Your mortgage is likely one of the largest bills you pay each month. Looking forward, it can be disheartening to think you have to make these payments for the next 30 years. What if there was a way to pay this large balance down faster? Would you be able to do it?
It sounds impossible when your mortgage payment is already likely over $1,000. But, there are simple and painless ways to get that balance paid down faster. Whether you have a lot of extra money to throw it at or you just get by, there are ways you can minimize how long you pay for this debt.
Make Bi-Weekly Mortgage Payments
Your mortgage is due once a month, usually on the 1stof the month. However, there are 52 weeks in the year, which adds up to a full extra month each year. If you were able to make payments for that illustrious 13th month, you would make one extra payment each year. This could knock several years off your principal balance and knock your interest paid down by thousands of dollars.
Here’s how it is done:
Every other week, save half of your mortgage payment. Let’s say your payment is $1,200. You would save $600 every two weeks. When you make the second deposit, you would pay your mortgage. In other words, you pay your mortgage every other week. Whether you actually send the money to the lender or you save it and pay once a month, it’s up to you and the agreement you have with your lender. The bottom line is that you make 13 monthly payments at the end of the year, helping to know your principal down.
Now, if your lender is fine with bi-weekly payments, you can go ahead and send the payment directly to them every other week. This way you know the money is there and you won’t risk spending it.
Pretend to Refinance (or Actually Refinance)
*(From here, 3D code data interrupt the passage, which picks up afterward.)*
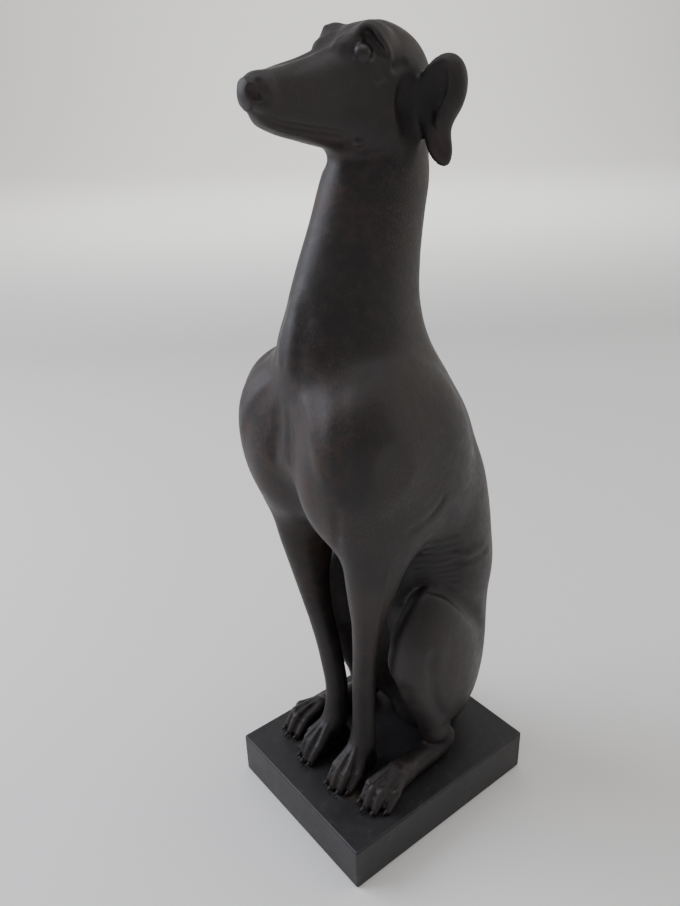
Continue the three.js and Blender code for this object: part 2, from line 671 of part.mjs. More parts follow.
const statue = new THREE.Group();
statue.name = "greyhound_statue";
statue.add(piece("greyhound", figureGeometry, 0x332c28, 0.42));
statue.add(piece("plinth", plinthGeometry, 0x2a2827, 0.5));

export default statue;
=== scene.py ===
import math

import bmesh
import bpy
import numpy as np
from mathutils import Euler, Matrix, Vector


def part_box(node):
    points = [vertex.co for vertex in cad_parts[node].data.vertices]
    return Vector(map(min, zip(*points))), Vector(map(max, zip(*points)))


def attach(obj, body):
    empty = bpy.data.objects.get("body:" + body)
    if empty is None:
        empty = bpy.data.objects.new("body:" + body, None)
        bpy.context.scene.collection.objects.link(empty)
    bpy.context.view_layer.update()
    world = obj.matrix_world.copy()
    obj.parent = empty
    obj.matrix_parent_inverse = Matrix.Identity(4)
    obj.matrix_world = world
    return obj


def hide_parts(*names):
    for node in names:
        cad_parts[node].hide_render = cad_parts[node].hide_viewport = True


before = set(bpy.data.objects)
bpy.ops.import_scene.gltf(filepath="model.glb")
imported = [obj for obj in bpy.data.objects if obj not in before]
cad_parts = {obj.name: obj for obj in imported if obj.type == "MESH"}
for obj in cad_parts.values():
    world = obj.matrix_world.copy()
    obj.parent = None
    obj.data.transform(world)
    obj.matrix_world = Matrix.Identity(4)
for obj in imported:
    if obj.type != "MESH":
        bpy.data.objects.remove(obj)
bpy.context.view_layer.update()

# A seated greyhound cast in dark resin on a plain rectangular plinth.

PLINTH_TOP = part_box("plinth")[1].z
SHARE = (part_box("greyhound")[1].z - PLINTH_TOP) / 100
VOXEL = 0.0026  # grid on which the dog's surface is laid before it is carved

# The dog is modelled in shares: one share is a hundredth of its height.
# Heights are shares above the plinth's top, y is negative towards the nose, and the left half is x > 0.


def join(a, b, k):
    """Joins two distances with a soft valley of width k between them."""
    h = np.maximum(k - np.abs(a - b), 0) / k
    return np.minimum(a, b) - h * h * k * 0.25


def carve(a, b, k):
    """Takes the form at distance b out of the form at distance a."""
    return -join(-a, b, k)


def egg(centre, radii, tilt=0, yaw=0):
    """An ellipsoid leaning by tilt degrees about x, then by yaw degrees about z."""
    turn = Euler((math.radians(tilt), 0, math.radians(yaw)), "XYZ").to_matrix()
    turn, radii_row = np.array(turn), np.array(radii, float)

    def distance(p):
        q = (p - centre) @ turn / radii_row
        near = np.sqrt((q * q).sum(1))
        slope = np.sqrt(((q / radii_row) ** 2).sum(1))
        return np.where(slope < 1e-9, -min(radii), near * (near - 1) / np.maximum(slope, 1e-9))

    return distance, centre, max(radii)


def bone(start, end, r0, r1):
    """A rounded cone from one point to another."""
    a, d = np.array(start, float), np.subtract(end, start).astype(float)

    def distance(p):
        t = np.clip((p - a) @ d / (d @ d), 0, 1)
        return np.linalg.norm(p - a - t[:, None] * d, axis=1) - (r0 + (r1 - r0) * t)

    return distance, a + d / 2, np.linalg.norm(d) / 2 + max(r0, r1)


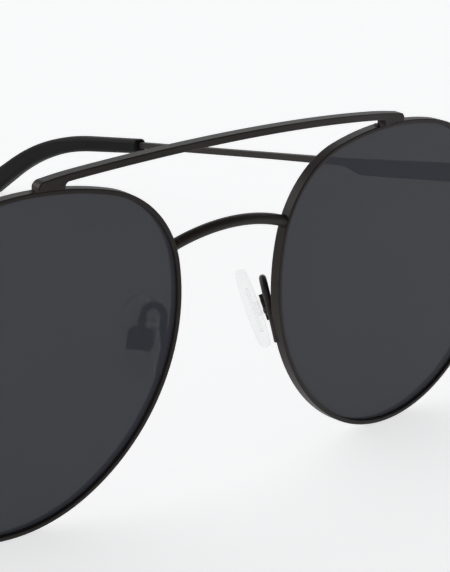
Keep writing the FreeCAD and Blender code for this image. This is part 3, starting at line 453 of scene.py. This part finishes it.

Did you know you don’t have to actually refinance in order to benefit from a shorter term? If you don’t want to pay the closing costs of a new loan, you can use a mortgage calculation to figure out the 15-year payment on your loan balance. You can then make those payments accordingly.
Just make sure that when you make the payments that you write a note to the lender regarding where the extra funds should go. The lender will use the funds as you direct, so telling them it’s an extra principal payment will directly knock your principal balance down.
Make Small Extra Monthly Payments
If you don’t have the ability to make extra-large payments, you can always just add a little more to your payment each month. There are few ways you can do it:
- Just add $50 or $100 to your payment each month; every little bit adds up
- Divide your principal and interest payment by 12 and make an extra 1/12th payment each month. This adds up to a full extra payment each year without emptying your pocketbook.
There’s no required way that you have to make extra payments. You do it how you see fit. If you make an extra $100 payment for a few months, but then can’t afford it one month, you are not obligated to do so. Just start back up again when you have the money to do so.
Invest Your Windfalls
Everyone is privy to windfalls at some point in their life. Think of things like tax returns, inheritance money, and bonuses. Each of these are funds you did not have before. Rather than relying on them to pay your regular bills or blowing them on a shopping spree, put them directly towards your loan balance. You can instantly knock your principal balance down, decreasing your loan’s term and the amount of interest you pay.
Each of these methods will help you pay your mortgage down quickly. In essence, as long as you make more than the minimum payment each month, you’ll hit that principal balance quicker. The lower your balance, the less interest you’ll pay over the life of the loan. Not only will you be loan free quicker, but also you’ll have a heavier pocketbook because of the lower amount of interest you paid in the end.